When his Harvard fellowship ended in 1958, Minsky accepted an appointment at the Massachusetts Institute of Technology (MIT), where he would remain on faculty for the rest of his life. In his first year at MIT, Minsky founded the AI Lab, which quickly became a leading center for artificial Intelligence research. The lab popularized the idea of the digital sharing of information, giving rise to the open-source movement. The lab conducted much of the initial work on the ARPANET, which ultimately evolved into the Internet of today.
Marvin Minsky was the recipient of numerous honors and awards, among them the Turing Award, the IEEE Computer Society’s Computer Pioneer Award, and the Franklin Institute’s Benjamin Franklin Medal.
On 30 July 1952, Minsky married Gloria Anna Rudisch (1926-), a prominent Boston pediatrician, and they had three children—the twins Henry and Juliana, and Margaret. Gloria recalled her first conversation with Marvin: “He said he wanted to know about how the brain worked. I thought he is either very wise or very dumb. Fortunately, it turned out to be the former.” Minsky and his wife often welcomed students into their home, where several pianos stood as a reminder that Minsky was a musical prodigy, able to improvise fugues in the baroque style of J.S. Bach.

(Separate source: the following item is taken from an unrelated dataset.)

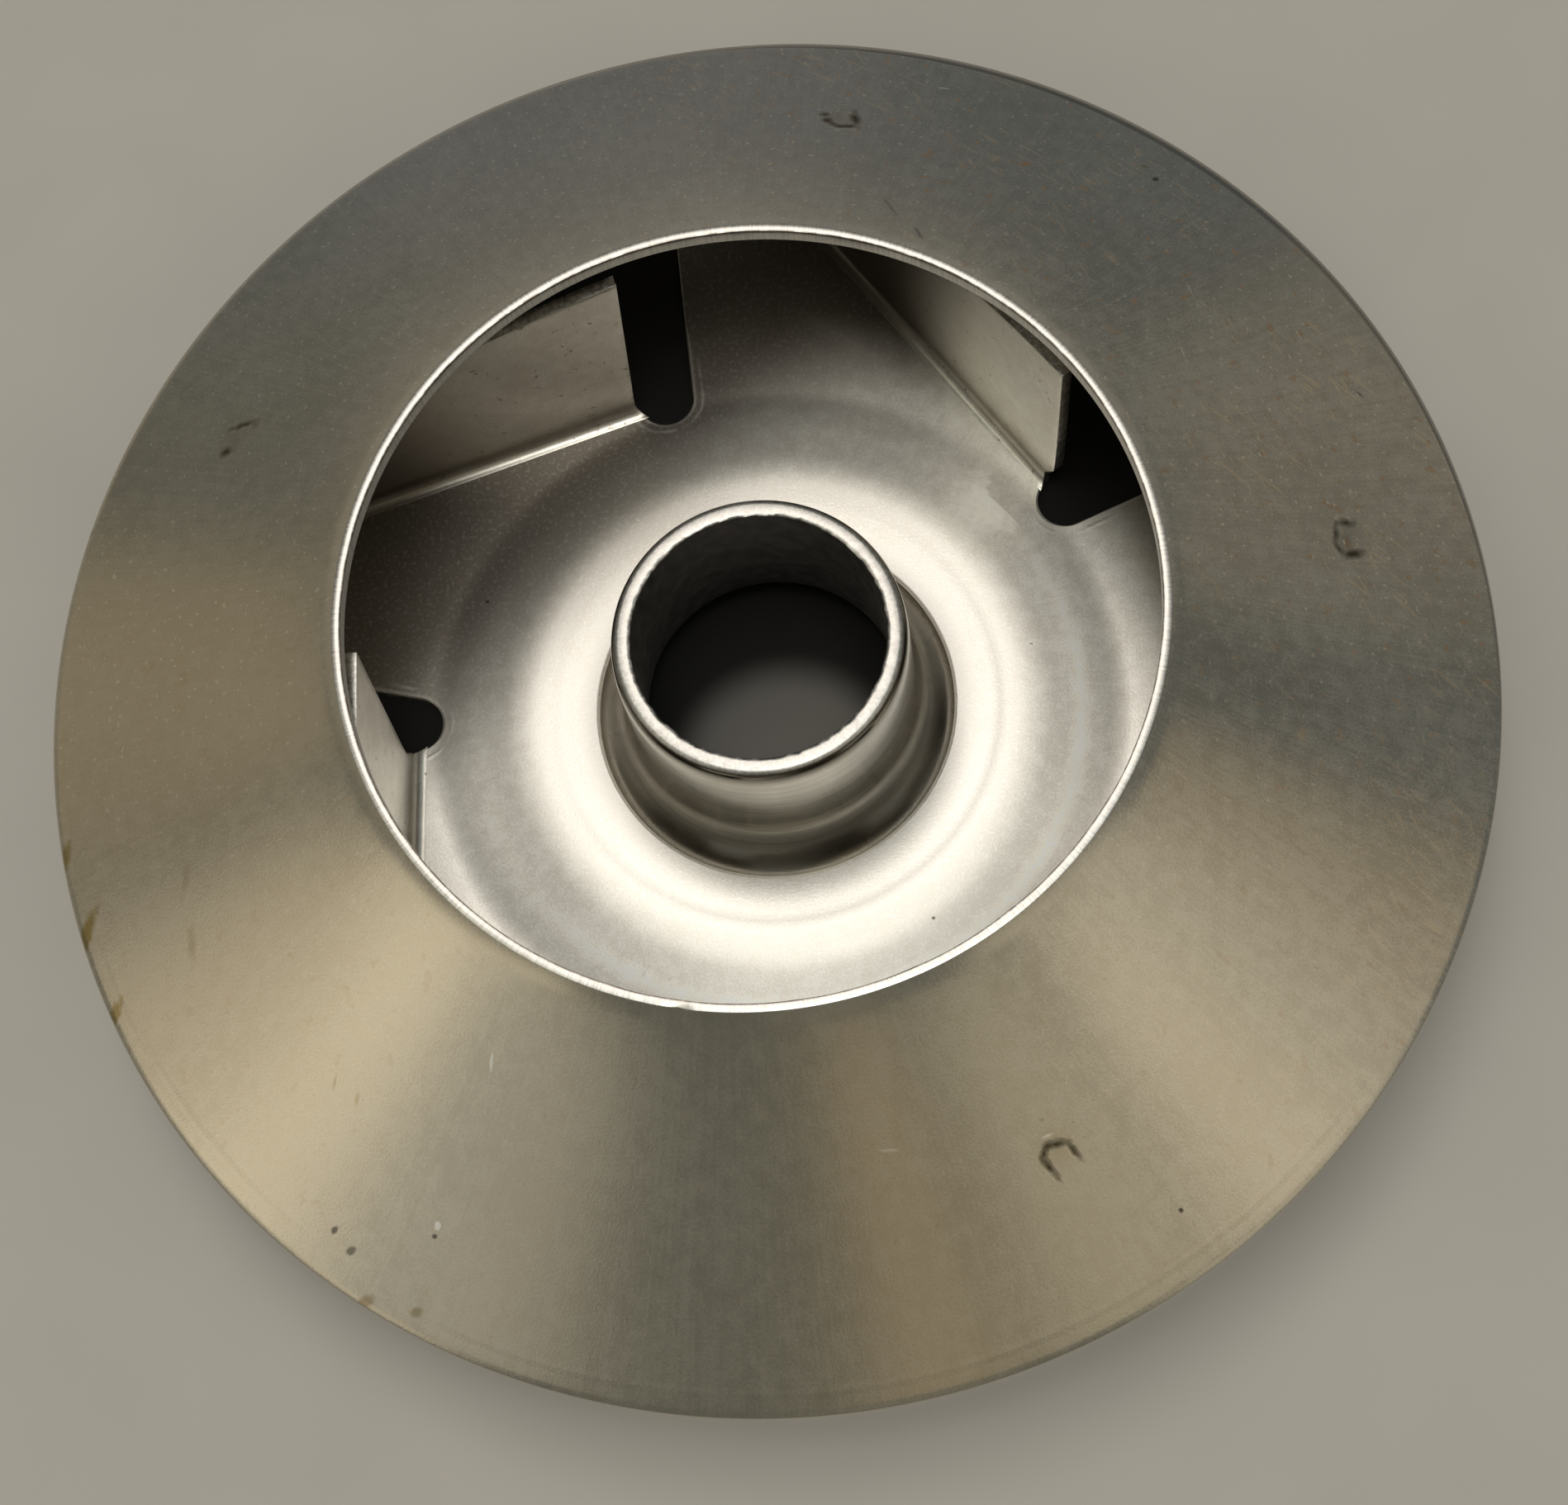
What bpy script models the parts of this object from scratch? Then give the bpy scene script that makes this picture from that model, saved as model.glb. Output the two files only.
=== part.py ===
# Pressed stainless pump impeller: conical front shroud, back plate with five vanes
# bent up out of it, and a drawn hub sleeve. Built in millimetres, stored in metres.
import bpy
import bmesh
import math

# Driving dimensions, millimetres. Heights are above the floor the part lies on.
outer_radius = 65.0
rim_height = 13.6
eye_outer_radius = 34.96
eye_inner_radius = 34.21
eye_height = 30.95
sheet = 1.1
plate_radius = 64.2
plate_top = 1.1
boss_top = 3.54
boss_hole_radius = 16.7
boss_flat_radius = 22.2
bore_radius = 11.13
bore_foot_radius = 11.8
hub_top = 21.9
flange_radius = 21.6
vane_count = 5
first_vane_turn = 20.0
vane_inner_face = 34.75
bend_radius = 1.2
gap = 0.3
slot_centre = (0.45, 34.75)
slot_radius = 2.65
slot_lean = 13.3
window_outer_radius = 60.6
ring_steps = 84

mm = 0.001

for old in list(bpy.data.objects):
    bpy.data.objects.remove(old, do_unlink=True)


def steel(name, colour, roughness):
    material = bpy.data.materials.new(name)
    material.use_nodes = True
    shader = material.node_tree.nodes["Principled BSDF"]
    shader.inputs["Base Color"].default_value = (*colour, 1.0)
    shader.inputs["Metallic"].default_value = 1.0
    shader.inputs["Roughness"].default_value = roughness
    return material


satin_steel = steel("satin_steel", (0.46, 0.44, 0.40), 0.38)
plate_steel = steel("plate_steel", (0.55, 0.53, 0.49), 0.33)
polished_steel = steel("polished_steel", (0.58, 0.56, 0.52), 0.18)
vane_steel = steel("vane_steel", (0.57, 0.55, 0.51), 0.30)


def finish(name, bm, material):
    bmesh.ops.remove_doubles(bm, verts=bm.verts, dist=0.000001)
    bmesh.ops.recalc_face_normals(bm, faces=bm.faces)
    mesh = bpy.data.meshes.new(name)
    bm.to_mesh(mesh)
    bm.free()
    mesh.materials.append(material)
    piece = bpy.data.objects.new(name, mesh)
    bpy.context.scene.collection.objects.link(piece)
    return piece


def smooth_by_angle(piece, degrees):
    for face in piece.data.polygons:
        face.use_smooth = True
    bm = bmesh.new()
    bm.from_mesh(piece.data)
    limit = math.radians(degrees)
    for edge in bm.edges:
        sharp = len(edge.link_faces) != 2 or edge.calc_face_angle(0.0) > limit
        edge.smooth = not sharp
    bm.to_mesh(piece.data)
    bm.free()


def revolved(profile, steps):
    bm = bmesh.new()
    rings = []
    for step in range(steps):
        angle = 2.0 * math.pi * step / steps
        c = math.cos(angle)
        s = math.sin(angle)
        rings.append([bm.verts.new((r * c * mm, r * s * mm, z * mm)) for r, z in profile])
    count = len(profile)
    for step in range(steps):
        here = rings[step]
        there = rings[(step + 1) % steps]
        for i in range(count):
            j = (i + 1) % count
            bm.faces.new((here[i], there[i], there[j], here[j]))
    return bm


# Outer face of the shroud: a cone that steepens towards the eye.
shroud_slope = [
    (outer_radius, 25.0), (60.0, 25.6), (55.0, 26.5), (50.0, 27.4), (45.0, 28.9),
    (42.0, 30.8), (40.0, 33.0), (38.5, 35.5), (37.2, 39.0), (36.2, 43.5), (35.5, 49.0),
    (eye_outer_radius, 55.0),
]


def shroud_outer():
    points = [(outer_radius, 0.0)]
    for (r0, a0), (r1, a1) in zip(shroud_slope, shroud_slope[1:]):
        rise = (r0 - r1) * math.tan(math.radians((a0 + a1) / 2.0))
        points.append((r1, points[-1][1] + rise))
    stretch = (eye_height - 0.05 - rim_height) / points[-1][1]
    return [(r, rim_height + z * stretch) for r, z in points]


outer_line = shroud_outer()


def shroud_under(r):
    # height of the shroud's underside at radius r
    for i in range(len(under_line) - 1):
        r0, z0 = under_line[i]
        r1, z1 = under_line[i + 1]
        if r1 <= r <= r0:
            return z0 + (z1 - z0) * (r0 - r) / (r0 - r1)
    return under_line[0][1] if r > under_line[0][0] else under_line[-1][1]


def offset_line(points, distance):
    moved = []
    for i, (r, z) in enumerate(points):
        r0, z0 = points[max(i - 1, 0)]
        r1, z1 = points[min(i + 1, len(points) - 1)]
        length = math.hypot(r1 - r0, z1 - z0)
        normal_r = (z1 - z0) / length
        normal_z = (r0 - r1) / length
        moved.append((r - normal_r * distance, z - normal_z * distance))
    return moved


under_line = [p for p in offset_line(outer_line, sheet) if p[0] > eye_inner_radius + 0.2]
under_line[0] = (outer_radius, under_line[0][1] - 0.2)

lip_foot = (eye_inner_radius, shroud_under(eye_inner_radius + 0.3) + 0.1)
shroud_profile = (
    outer_line
    + [(eye_outer_radius - 0.12, eye_height), (eye_inner_radius + 0.08, eye_height)]
    + [(eye_inner_radius, eye_height - 0.08), lip_foot]
    + under_line[::-1]
)
front_shroud = finish("front_shroud", revolved(shroud_profile, ring_steps), satin_steel)
smooth_by_angle(front_shroud, 28.0)

# steepness of the step down from the boss: even, and rounded off at both ends
step_slopes = [(boss_flat_radius, 0.0), (24.8, 0.26), (31.4, 0.26), (33.4, 0.0)]


def step_fall(r):
    fallen = 0.0
    for (r0, s0), (r1, s1) in zip(step_slopes, step_slopes[1:]):
        run = max(0.0, min(r, r1) - r0)
        fallen += run * (s0 + (s1 - s0) * run / (r1 - r0) / 2.0)
    return fallen


# Back plate: raised flat boss round the hub, a gentle step down, then flat to its rim.
step_radii = [boss_flat_radius, 23.0, 23.8, 24.8, 26.4, 28.0, 29.8, 31.4, 32.2, 32.8, 33.4]
plate_top_line = [(boss_hole_radius, boss_top - 0.25), (boss_hole_radius + 0.3, boss_top)]
step_scale = (boss_top - plate_top) / step_fall(step_radii[-1])
for r in step_radii:
    plate_top_line.append((r, boss_top - step_scale * step_fall(r)))
plate_top_line.append((plate_radius - 0.15, plate_top))
plate_top_line.append((plate_radius, plate_top - 0.15))

plate_under_line = [(plate_radius, 0.0)]
for r in step_radii[::-1]:
    plate_under_line.append((r, boss_top - sheet - step_scale * step_fall(r)))
plate_under_line.append((boss_hole_radius, boss_top - sheet))
back_shroud = finish(
    "back_shroud", revolved(plate_top_line + plate_under_line, ring_steps), plate_steel
)


def turned(x, y, degrees):
    c = math.cos(math.radians(degrees))
    s = math.sin(math.radians(degrees))
    return (c * x - s * y, s * x + c * y)


foot_start = vane_inner_face - bend_radius
plate_cut = foot_start - gap
foot_end = -48.4
wall_end = -52.8


def window_outline():
    # the slot's round end, then the cut line of the bend, the outer arc and the slot's far side
    cx, cy = slot_centre
    points = []
    lean = math.radians(slot_lean)
    stop = -180.0 + math.degrees(math.asin((cy - plate_cut) / slot_radius))
    for i in range(13):
        angle = math.radians(-slot_lean + (stop + slot_lean) * i / 12.0)
        points.append((cx + slot_radius * math.cos(angle), cy + slot_radius * math.sin(angle)))
    left = foot_end - gap
    points.append((left, plate_cut))
    points.append((left, math.sqrt(window_outer_radius ** 2 - left ** 2)))
    start = math.atan2(points[-1][1], points[-1][0])
    along = (math.sin(lean), math.cos(lean))
    px, py = points[0]
    b = px * along[0] + py * along[1]
    reach = -b + math.sqrt(b * b - (px * px + py * py - window_outer_radius ** 2))
    corner = (px + along[0] * reach, py + along[1] * reach)
    end = math.atan2(corner[1], corner[0])
    for i in range(1, 15):
        angle = start + (end - start) * i / 15.0
        points.append((window_outer_radius * math.cos(angle), window_outer_radius * math.sin(angle)))
    points.append(corner)
    return points


for index in range(vane_count):
    turn = first_vane_turn + index * 360.0 / vane_count
    bm = bmesh.new()
    outline = [turned(x, y, turn) for x, y in window_outline()]
    low = [bm.verts.new((x * mm, y * mm, -0.002)) for x, y in outline]
    high = [bm.verts.new((x * mm, y * mm, 0.008)) for x, y in outline]
    bm.faces.new(low)
    bm.faces.new(high)
    for i in range(len(outline)):
        j = (i + 1) % len(outline)
        bm.faces.new((low[i], low[j], high[j], high[i]))
    cutter = finish("window_cutter_%d" % (index + 1), bm, plate_steel)
    cutter.hide_render = True
    cutter.display_type = "WIRE"
    cut = back_shroud.modifiers.new("window_%d" % (index + 1), "BOOLEAN")
    cut.operation = "DIFFERENCE"
    cut.solver = "EXACT"
    cut.object = cutter

for face in back_shroud.data.polygons:
    face.use_smooth = False

# Hub sleeve: drawn collar, rounded shoulder, flared foot and a flange under the boss.
hub_profile = [
    (bore_radius + 0.08, hub_top), (12.15, hub_top), (12.55, hub_top - 0.18),
    (12.9, hub_top - 0.6), (13.05, hub_top - 1.3), (13.1, hub_top - 2.4), (13.15, 13.0),
    (13.25, 9.0), (13.45, 7.2), (13.9, 5.7), (14.6, 4.3), (15.4, 3.3), (16.3, 2.55),
    (17.2, 2.2), (18.0, 2.12), (flange_radius, 2.12), (flange_radius, 1.0), (16.4, 1.0),
    (14.6, 1.25), (13.2, 1.95), (12.3, 3.0), (bore_foot_radius, 4.3), (11.55, 7.5),
    (bore_radius, 14.0), (bore_radius, hub_top - 0.08),
]
hub_sleeve = finish("hub_sleeve", revolved(hub_profile, 64), polished_steel)
smooth_by_angle(hub_sleeve, 40.0)

# Vanes: one sheet each, from the foot in the plate's plane round the bend and up.
wall_start = plate_top + bend_radius
vane_rows = [0.0, 0.012, 0.12, 0.25, 0.4, 0.55, 0.7, 0.85, 1.0]
bend_steps = 6
length_steps = 22
# top edge near the eye: cut straight and low, so it meets the shroud only at the weld
vane_edge = [(-1.0, 25.35), (-5.0, 24.9), (-8.0, 24.5), (-13.6, 23.35), (-36.0, 18.96), (-56.0, 15.04)]


def vane_top(x):
    under = shroud_under(math.hypot(x, vane_inner_face + sheet)) - gap - 0.05
    for (x0, z0), (x1, z1) in zip(vane_edge, vane_edge[1:]):
        if x1 <= x <= x0:
            return min(under, z0 + (z1 - z0) * (x - x0) / (x1 - x0))
    return min(under, vane_edge[0][1])


def vane_section():
    rows = []
    for i in range(bend_steps + 1):
        angle = math.radians(-90.0 + 90.0 * i / bend_steps)
        rows.append((math.cos(angle), math.sin(angle)))
    return rows


def vane_mesh(turn):
    bm = bmesh.new()
    inner = []
    outer = []
    bend_y = foot_start
    bend_z = plate_top + bend_radius
    for c, s in vane_section()[:-1]:
        low_x = -1.75 - 0.95 * c
        row_in = []
        row_out = []
        for k in range(length_steps + 1):
            x = low_x + (foot_end - low_x) * k / length_steps
            row_in.append((x, bend_y + bend_radius * c, bend_z + bend_radius * s))
            row_out.append((x, bend_y + (bend_radius + sheet) * c, bend_z + (bend_radius + sheet) * s))
        inner.append(row_in)
        outer.append(row_out)
    for n, v in enumerate(vane_rows):
        start_x = -2.7 + 1.7 * v
        end_x = foot_end if n == 0 else wall_end
        row_in = []
        row_out = []
        for k in range(length_steps + 1):
            x = start_x + (end_x - start_x) * k / length_steps
            z = wall_start + (vane_top(x) - wall_start) * v
            row_in.append((x, vane_inner_face, z))
            row_out.append((x, vane_inner_face + sheet, z))
        inner.append(row_in)
        outer.append(row_out)

    def add(rows):
        made = []
        for row in rows:
            placed = []
            for x, y, z in row:
                wx, wy = turned(x, y, turn)
                placed.append(bm.verts.new((wx * mm, wy * mm, z * mm)))
            made.append(placed)
        return made

    a = add(inner)
    b = add(outer)
    rows = len(a)
    for i in range(rows - 1):
        for k in range(length_steps):
            bm.faces.new((a[i][k], a[i][k + 1], a[i + 1][k + 1], a[i + 1][k]))
            bm.faces.new((b[i][k], b[i + 1][k], b[i + 1][k + 1], b[i][k + 1]))
        bm.faces.new((a[i][0], a[i + 1][0], b[i + 1][0], b[i][0]))
        bm.faces.new((a[i][-1], b[i][-1], b[i + 1][-1], a[i + 1][-1]))
    for k in range(length_steps):
        bm.faces.new((a[0][k], b[0][k], b[0][k + 1], a[0][k + 1]))
        bm.faces.new((a[-1][k], a[-1][k + 1], b[-1][k + 1], b[-1][k]))
    return bm


for index in range(vane_count):
    turn = first_vane_turn + index * 360.0 / vane_count
    vane = finish("vane_%d" % (index + 1), vane_mesh(turn), vane_steel)
    smooth_by_angle(vane, 30.0)
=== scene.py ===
import bpy
import math
from mathutils import Matrix, Vector, noise


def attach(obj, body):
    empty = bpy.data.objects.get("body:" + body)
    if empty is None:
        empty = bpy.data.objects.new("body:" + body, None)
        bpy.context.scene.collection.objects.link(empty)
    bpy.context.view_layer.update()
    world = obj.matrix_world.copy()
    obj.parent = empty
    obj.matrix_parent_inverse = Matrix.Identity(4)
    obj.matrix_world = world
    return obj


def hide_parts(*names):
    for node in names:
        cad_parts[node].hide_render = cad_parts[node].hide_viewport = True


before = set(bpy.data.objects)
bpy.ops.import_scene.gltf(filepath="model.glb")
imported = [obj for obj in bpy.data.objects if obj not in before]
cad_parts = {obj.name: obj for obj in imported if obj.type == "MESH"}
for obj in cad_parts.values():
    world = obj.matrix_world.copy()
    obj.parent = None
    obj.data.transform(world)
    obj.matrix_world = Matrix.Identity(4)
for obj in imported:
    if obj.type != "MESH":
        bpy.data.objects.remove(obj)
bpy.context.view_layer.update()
mm = 0.001
fifth = 72.0  # degrees between one vane and the next
print("frame loaded", sorted(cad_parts))


# small modelling helpers

def goTo(mode):
    bpy.ops.object.mode_set(mode=mode)


def selectMesh():
    bpy.ops.mesh.select_all(action="SELECT")


def deselectAll():
    if bpy.context.mode != "OBJECT":
        goTo("OBJECT")
    bpy.ops.object.select_all(action="DESELECT")


def makeOnly(piece):
    deselectAll()
    piece.select_set(True)
    bpy.context.view_layer.objects.active = piece


def startPoint(name, x, y, z):
    # a plane merged to one vertex, ready to be extruded along a profile
    deselectAll()
    bpy.ops.mesh.primitive_plane_add(size=mm, location=(0, 0, 0))
    piece = bpy.context.active_object
    piece.name = piece.data.name = name
    goTo("EDIT")
    selectMesh()
    bpy.ops.mesh.merge(type="CENTER")
    bpy.ops.transform.translate(value=(x * mm, y * mm, z * mm))
    return piece


def drawOn(dx, dy, dz):
    bpy.ops.mesh.extrude_region_move(TRANSFORM_OT_translate={"value": (dx * mm, dy * mm, dz * mm)})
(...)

In 1985, Minsky published a book, The Society of Mind, stating that intelligence emerges from the cooperative behavior of multiple agents, none of which is intelligent. Then, in 2006, Minsky published The Emotion Machine, in which he noted, that concepts such as intelligence are ‘suitcase words’, into which one can stuff multiple meanings. He wrote that our resourceful intelligence arises from multiple ways of thinking on multiple levels, and from multiple ways of representing knowledge. Minsky argued that “somewhere down the line, some computers will become more intelligent than most people,” but that it was very hard to predict how fast progress would be. He cautioned that an artificial superintelligence designed to solve an innocuous mathematical problem might decide to assume control of Earth’s resources to build supercomputers to help achieve its goal, but believed that such negative scenarios are “hard to take seriously” because he felt confident that AI would go through a lot of testing before being deployed.
Marvin Minsky died on 24 January 2016 of a cerebral hemorrhage in Boston, Massachusetts, at the age of 88.